Biographies - Ebola
In 1976, while an EIS officer in Michigan, Dr. Breman was called to investigate an unusually lethal outbreak in the Equateur Province of Democratic Republic of Congo (then called Zaire). Working with scientists and public health teams from 6 countries and WHO, he became Chief of Control, Surveillance, and Epidemiology for the International Commission to Investigate and Control Ebola Hemorrhagic Fever in Zaire.
Dr. Breman worked on smallpox eradication, measles control, and disease surveillance as a CDC assignee to Guinea, Burkina Faso (Upper Volta), and WHO, Geneva. Following the eradication of smallpox, Breman returned to CDC where he worked on malaria treatment, epidemiology and control in Africa. In 1995, he followed his wife, an environmental lawyer, to Washington, DC, to become Director, Program in Emerging Infectious Diseases, Fogarty International Center, NIH.
Dr. Breman was educated at the University of California, Los Angeles; Keck School of Medicine, University of Southern California (USC); and the London School of Hygiene and Tropical Medicine. He trained in internal medicine at the USC-Los Angeles County Medical Center, infectious diseases at the Channing Laboratory, Harvard Medical School, and epidemiology at CDC. He is Senior Scientist Emeritus, NIH and President-Elect, the American Society of Tropical Medicine and Hygiene.
James Lange received his B.S. and M.S. in microbiology from LSU Baton Rouge and a PhD in Pathology from UNC Chapel Hill. His CDC career started with diagnostic virology and epidemiologic work in CDC’s MCL (Maximum Containment Laboratory). In 1976, he isolated and characterized a virus isolate Karl Johnson named Ebola virus. In 1988, he moved to NIAID in Bethesda, serving as resident scientist for USAID’s Middle East Regional Cooperation project, facilitating collaborative research between Egyptian and Israeli scientists, culminating in a dozen Egyptians training at the Kuvin Centre, Hadassah Medical School.

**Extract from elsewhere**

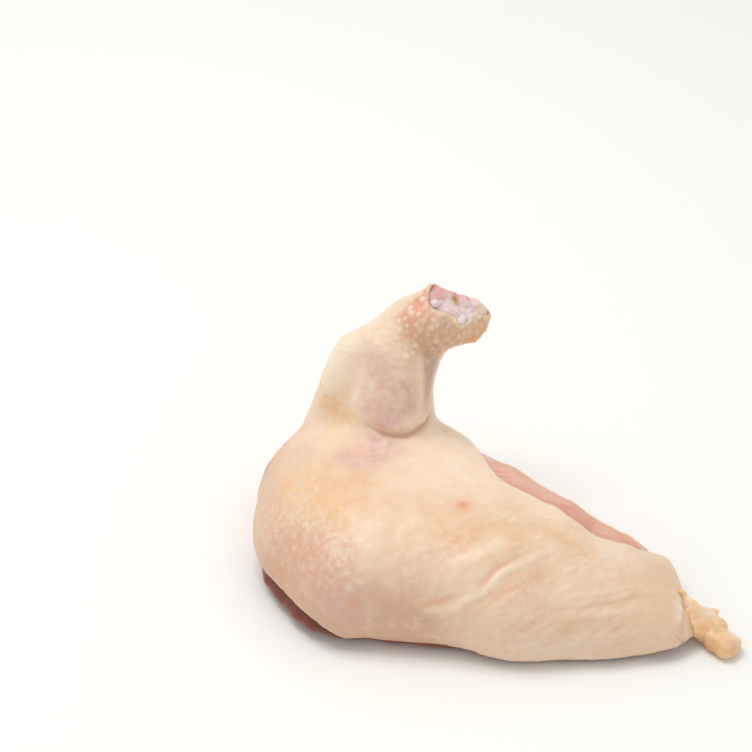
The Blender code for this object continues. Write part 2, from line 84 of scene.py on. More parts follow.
# The bare meat behind the skin's upper edge, where it stands proud of it and is filmed over.
BARE_STREAK = ((0, 22, 34.5), (8, 17, 33), (18, 9, 30), (28, 3, 27), (39, -3, 23), (55, -7, 17))
BARE_KNOBS = ((8, 19, 33, 5, 0.9), (29, 3, 27, 6, 0.8), (52, -6, 18, 6, 1.0),
              (59, -9, 16, 7, 1.0))
BARE_WIDTH = 3.2            # the streak's half width
BARE_RISE = 0.9             # how far the streak stands proud, and the knobs on it
KNOB_RISE = 1.2
FRONT_TUCK = 2.2            # how far the low front is drawn back


def linear(code):
    """An sRGB hex colour as the linear numbers that a shader takes."""
    values = [int(code[place:place + 2], 16) / 255.0 for place in (1, 3, 5)]
    return tuple(v / 12.92 if v <= 0.04045 else ((v + 0.055) / 1.055) ** 2.4 for v in values) + (1.0,)


def welded(node, limit=50.0):
    """A solid's mesh as a bmesh, with its corners welded and its triangles paired into quads."""
    work = bmesh.new()
    work.from_mesh(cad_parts[node].data)
    bmesh.ops.remove_doubles(work, verts=work.verts[:], dist=0.01 * MM)
    bmesh.ops.join_triangles(work, faces=work.faces[:], angle_face_threshold=math.radians(limit),
                             angle_shape_threshold=math.radians(limit))
    return work


def new_piece(name, work):
    """An object made of a bmesh, which is then used up."""
    mesh = bpy.data.meshes.new(name)
    work.to_mesh(mesh)
    work.free()
    piece = bpy.data.objects.new(name, mesh)
    bpy.context.scene.collection.objects.link(piece)
    return piece


def settle(piece):
    """Turn what a piece's modifiers make of it into its own smooth mesh."""
    bpy.context.view_layer.update()
    graph = bpy.context.evaluated_depsgraph_get()
    mesh = bpy.data.meshes.new_from_object(piece.evaluated_get(graph), depsgraph=graph)
    piece.modifiers.clear()
    piece.data = mesh
    mesh.shade_smooth()


def rounded(piece, levels):
    """Round a coarse mesh off with a subdivision surface."""
    smooth = piece.modifiers.new("round", "SUBSURF")
    smooth.levels = levels
    smooth.render_levels = levels
    settle(piece)


def even_quads(piece, voxel, rounds):
    """Cover a piece with even small quads, as fine as its relief needs, and relax them."""
    wrap = piece.modifiers.new("quads", "REMESH")
    wrap.mode = "VOXEL"
    wrap.voxel_size = voxel * MM
    relax = piece.modifiers.new("relax", "SMOOTH")
    relax.factor = 0.5
    relax.iterations = rounds
    settle(piece)


def add_lump(work, place, radii, turn=Matrix.Identity(3)):
    """Put an egg-shaped lump into a bmesh, to be merged when it is covered with even quads."""
    scaled = Matrix.Diagonal(Vector(radii) * MM)
    matrix = Matrix.Translation(Vector(place) * MM) @ (turn @ scaled).to_4x4()
    bmesh.ops.create_icosphere(work, subdivisions=3, radius=1.0, matrix=matrix)


def at_elbow(right, back, out):
    """A place given from the middle of the elbow's cut, in millimetres."""
    return Vector(ELBOW_MIDDLE) + right * ELBOW_RIGHT + back * ELBOW_BACK + out * ELBOW_OUT


elbow_turn = Matrix((ELBOW_RIGHT, ELBOW_BACK, ELBOW_OUT)).transposed()


def places(mesh):
    """Vertex positions in millimetres."""
    flat = np.empty(len(mesh.vertices) * 3, np.float32)
    mesh.vertices.foreach_get("co", flat)
    return flat.reshape(-1, 3).astype(float) / MM


def put(mesh, points):
    """Move the vertices to positions in millimetres."""
    mesh.vertices.foreach_set("co", (np.asarray(points) * MM).astype(np.float32).ravel())
    mesh.update()


def facings(mesh):
    """Vertex normals."""
    flat = np.empty(len(mesh.vertices) * 3, np.float32)
    mesh.vertex_normals.foreach_get("vector", flat)
    return flat.reshape(-1, 3).astype(float)


def rise(low, high, value):
    """Rise smoothly from 0 at low to 1 at high."""
    t = np.clip((value - low) / (high - low), 0.0, 1.0)
    return t * t * (3.0 - 2.0 * t)


def grain(points, size, shift=0.0, depth=3):
    """Soft random relief of about -1 to 1, with features of this size in millimetres."""
    return np.array([noise.fractal(Vector(spot), 0.9, 2.0, depth) for spot in points / size + shift])


def rows(points, way, length, width, shift=0.0):
    """Soft random relief that is drawn out along a direction."""
    way = np.array(way, float) / np.linalg.norm(way)
    along = np.outer(points @ way, way)
    return grain((points - along) / width + along / length, 1.0, shift, 2)


def patches(points, spots):
    """How much each point lies in soft round patches, given as (x, y, z, reach, strength)."""
    total = np.zeros(len(points))
    for x, y, z, reach, strength in spots:
        away = np.linalg.norm(points - np.array((x, y, z), float), axis=1)
        total += strength * np.exp(-(away / reach) ** 2)
    return np.clip(total, 0.0, 1.0)


def line_field(points, line):
    """How far each point is from a line of stations, and how far along it, from 0 to 1."""
    line = np.array(line, float)
    best = np.full(len(points), np.inf)
    along = np.zeros(len(points))
    for index in range(len(line) - 1):
        step = line[index + 1] - line[index]
        t = np.clip(((points - line[index]) @ step) / (step @ step), 0.0, 1.0)
        away = np.linalg.norm(points - line[index] - t[:, None] * step, axis=1)
        nearer = away < best
        best[nearer] = away[nearer]
        along[nearer] = (index + t[nearer]) / (len(line) - 1)
    return best, along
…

Returning to CDC in 1991 he joined the Public Health Practice Program Office. He developed projects to evaluate clinical diagnostic testing for viral infectious diseases and training programs for CDC’s contribution to the Defense Department’s Defense Threat Reduction Agency’s effort against biothreat agents in Former Soviet Union Countries. His last move to the Division of Preparedness and Emerging Infections presented new opportunities to deploy to domestic and international public health emergencies. His deployments included Hurricane Katrina, Liberia, Sierra Leone, Puerto Rico and Miami. He also served as a U.S. Army Reservist, with deployments to Vietnam as a rifle platoon leader (1970–71) and Iraq as Theater Laboratory Consultant (2006–07). He retired from the Army in 2009 and from CDC in 2017. He and his wife of 50 years, Neilanne Parker Lange, reside in New Orleans.
Since 2009, Dr. Towner has led the Virus Host Ecology Team within Viral Special Pathogens Branch (VSPB) to study replication, transmission and spillover of hemorrhagic fever viruses (VHFs), including the bat-borne filoviruses, Ebola and Marburg viruses, and the newly identified paramyxovirus, Sosuga virus. His team has worked with multiple universities and government agencies throughout Africa, Asia and the United States and currently supports and supervises disease ecology programs in Uganda and Sierra Leone.
Dr. Towner completed his B.A at the University of California, Berkeley, and his PhD at the University of California, Irvine. He came to VSPB in 1997 to develop reverse genetic systems to study virulence determinants of Ebola virus. However, after deploying to the Ebola virus disease (EVD) outbreak in Gulu, Uganda in 2000 to establish PCR-based diagnostics, his focus shifted to the development of high-throughput diagnostic platforms for VHFs. Dr. Towner has deployed to Angola, Uganda, Kenya, Gabon and Sierra Leone to establish these platforms for outbreak diagnostics or to conduct ecological investigations to identify reservoir hosts of VHFs. Through outbreak investigations and experimental infection studies, his team helped identify the Egyptian rousette bat (Rousettus aegyptiacus) as the natural reservoir for Marburg, Ravn and Sosuga viruses. His team was also instrumental in the discovery of Bundibugyo virus, the newest member of the genus Ebolavirus known to cause disease in humans, and the causative agent of EVD outbreaks in Uganda in 2007 and DRC in 2012. Dr. Towner has 28 years of training as a molecular virologist and 22 years of experience conducting research under BSL-4 containment.